DIRECTION
Hand back each line, unchanged, from the top down to the line where "EDGE_STEP = 1.5" sits.

INFORMATION SUPPLIED

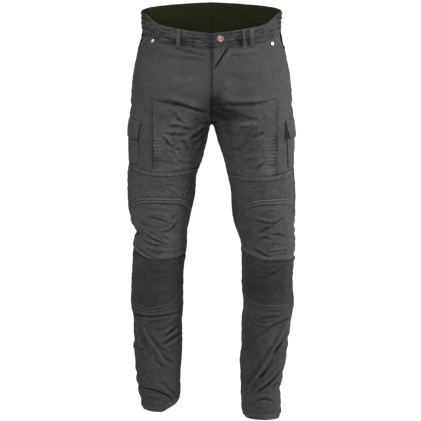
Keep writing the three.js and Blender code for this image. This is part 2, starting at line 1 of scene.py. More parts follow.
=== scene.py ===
"""Cargo jeans, filled out as if worn, dressed over their solid model.

Lengths in the tables are millimetres, in the part's own frame: +Z up, the front faces -Y, the wearer's
left is +X. On each half of the trouser surface u runs from the front centre or inseam (0) over the
front (0.25), the side seam (0.5) and the back (0.75) to the back centre or inseam (1).
"""

import math

import bpy
import numpy as np
from mathutils import Matrix, Vector


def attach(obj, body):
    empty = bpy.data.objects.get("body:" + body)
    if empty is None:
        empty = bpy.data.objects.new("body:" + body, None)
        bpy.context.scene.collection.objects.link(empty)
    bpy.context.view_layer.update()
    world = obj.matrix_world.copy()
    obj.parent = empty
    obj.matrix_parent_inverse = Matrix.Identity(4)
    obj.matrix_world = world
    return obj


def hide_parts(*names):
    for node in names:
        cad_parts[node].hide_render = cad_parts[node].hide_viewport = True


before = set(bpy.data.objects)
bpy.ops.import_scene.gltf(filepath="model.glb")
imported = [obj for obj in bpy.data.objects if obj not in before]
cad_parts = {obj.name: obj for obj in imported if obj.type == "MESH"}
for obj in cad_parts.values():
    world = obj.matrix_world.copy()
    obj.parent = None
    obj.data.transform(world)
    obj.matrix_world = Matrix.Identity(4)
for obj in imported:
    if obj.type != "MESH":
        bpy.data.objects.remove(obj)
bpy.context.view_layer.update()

MM = 0.001
QUARTER_TURN = math.pi / 2
EDGE_NAMES = ("top", "bottom", "start", "end")
SIDES = ("left", "right")

# Cloth and seams
CLOTH = 1.6
PATCH_THICKNESS = 1.3
BAND_THICKNESS = 2.6
BAND_PROUD = 0.8
# The band's inner end dips under its outer one, from this w on and over this much of w
BAND_DIP = (1.93, 0.055)
PATCH_LIFT = 0.8
SEAM_GAP = 0.3

# Handles of the section's curves: as a share of the chord where it is straight, and of a quarter circle
STRAIGHT_HANDLE = 0.34
ROUND_HANDLE = 0.5523

# How close together the points of a piece lie: plain ones, creased ones, ribbed ones and near the edges
GRID = 3.3
CREASE_GRID = 2.4
RIB_GRID = 1.5
EDGE_STEP = 1.5

# Rise
CROTCH_Z = -285
CROTCH_Y = 10
FRONT_RISE_TOP = -175
BACK_RISE_TOP = -165

# Stitching thread
STITCH = {"length": 2.7, "pitch": 3.5, "radius": 0.34}


def rows_of(text):
    """The rows of numbers in a text, which commas or new lines end. Lines with # name what follows."""
    lines = text.replace(",", "\n").splitlines()
    return [[float(word) for word in line.split()] for line in lines if line.strip() and "#" not in line]


def table(names, text):
    """A short table with named columns."""
    return dict(zip(names.split(), np.array(rows_of(text)).T))


PROFILE = table("z front back seam slope", """
30 -92 97 4 0.33
-10 -94 100 4 0.33
-50 -97 104 4 0.3
-95 -106 116 4 0.22
-125 -112 126 4 0.15
-160 -118 137 4 0.08
-200 -122 143 4 0.02
-240 -122 141 5 0
-285 -119 130 5 0
-330 -113 118 4 0
-400 -103 104 1 0
-470 -94 92 -2 0
-540 -90 80 -5 0
-600 -88 71 -7 0
-660 -84 70 -5 0
-720 -76 77 1 0
-800 -66 86 9 0
-880 -58 85 13 0
-960 -52 79 14 0
-1080 -48 75 14 0
""")
CENTRE = table("z front back", "30 -106 111, -50 -110 114, -95 -113 117, -160 -114 121, -285 -114 121")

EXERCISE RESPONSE
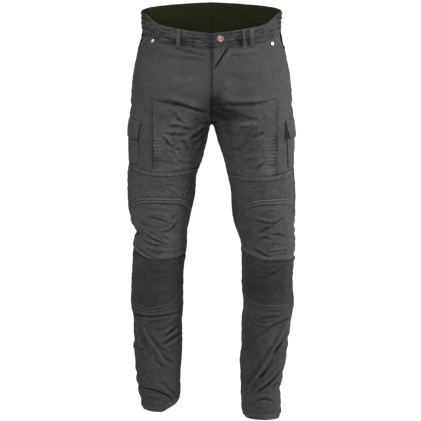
Keep writing the three.js and Blender code for this image. This is part 2, starting at line 1 of scene.py. More parts follow.
=== scene.py ===
"""Cargo jeans, filled out as if worn, dressed over their solid model.

Lengths in the tables are millimetres, in the part's own frame: +Z up, the front faces -Y, the wearer's
left is +X. On each half of the trouser surface u runs from the front centre or inseam (0) over the
front (0.25), the side seam (0.5) and the back (0.75) to the back centre or inseam (1).
"""

import math

import bpy
import numpy as np
from mathutils import Matrix, Vector


def attach(obj, body):
    empty = bpy.data.objects.get("body:" + body)
    if empty is None:
        empty = bpy.data.objects.new("body:" + body, None)
        bpy.context.scene.collection.objects.link(empty)
    bpy.context.view_layer.update()
    world = obj.matrix_world.copy()
    obj.parent = empty
    obj.matrix_parent_inverse = Matrix.Identity(4)
    obj.matrix_world = world
    return obj


def hide_parts(*names):
    for node in names:
        cad_parts[node].hide_render = cad_parts[node].hide_viewport = True


before = set(bpy.data.objects)
bpy.ops.import_scene.gltf(filepath="model.glb")
imported = [obj for obj in bpy.data.objects if obj not in before]
cad_parts = {obj.name: obj for obj in imported if obj.type == "MESH"}
for obj in cad_parts.values():
    world = obj.matrix_world.copy()
    obj.parent = None
    obj.data.transform(world)
    obj.matrix_world = Matrix.Identity(4)
for obj in imported:
    if obj.type != "MESH":
        bpy.data.objects.remove(obj)
bpy.context.view_layer.update()

MM = 0.001
QUARTER_TURN = math.pi / 2
EDGE_NAMES = ("top", "bottom", "start", "end")
SIDES = ("left", "right")

# Cloth and seams
CLOTH = 1.6
PATCH_THICKNESS = 1.3
BAND_THICKNESS = 2.6
BAND_PROUD = 0.8
# The band's inner end dips under its outer one, from this w on and over this much of w
BAND_DIP = (1.93, 0.055)
PATCH_LIFT = 0.8
SEAM_GAP = 0.3

# Handles of the section's curves: as a share of the chord where it is straight, and of a quarter circle
STRAIGHT_HANDLE = 0.34
ROUND_HANDLE = 0.5523

# How close together the points of a piece lie: plain ones, creased ones, ribbed ones and near the edges
GRID = 3.3
CREASE_GRID = 2.4
RIB_GRID = 1.5
EDGE_STEP = 1.5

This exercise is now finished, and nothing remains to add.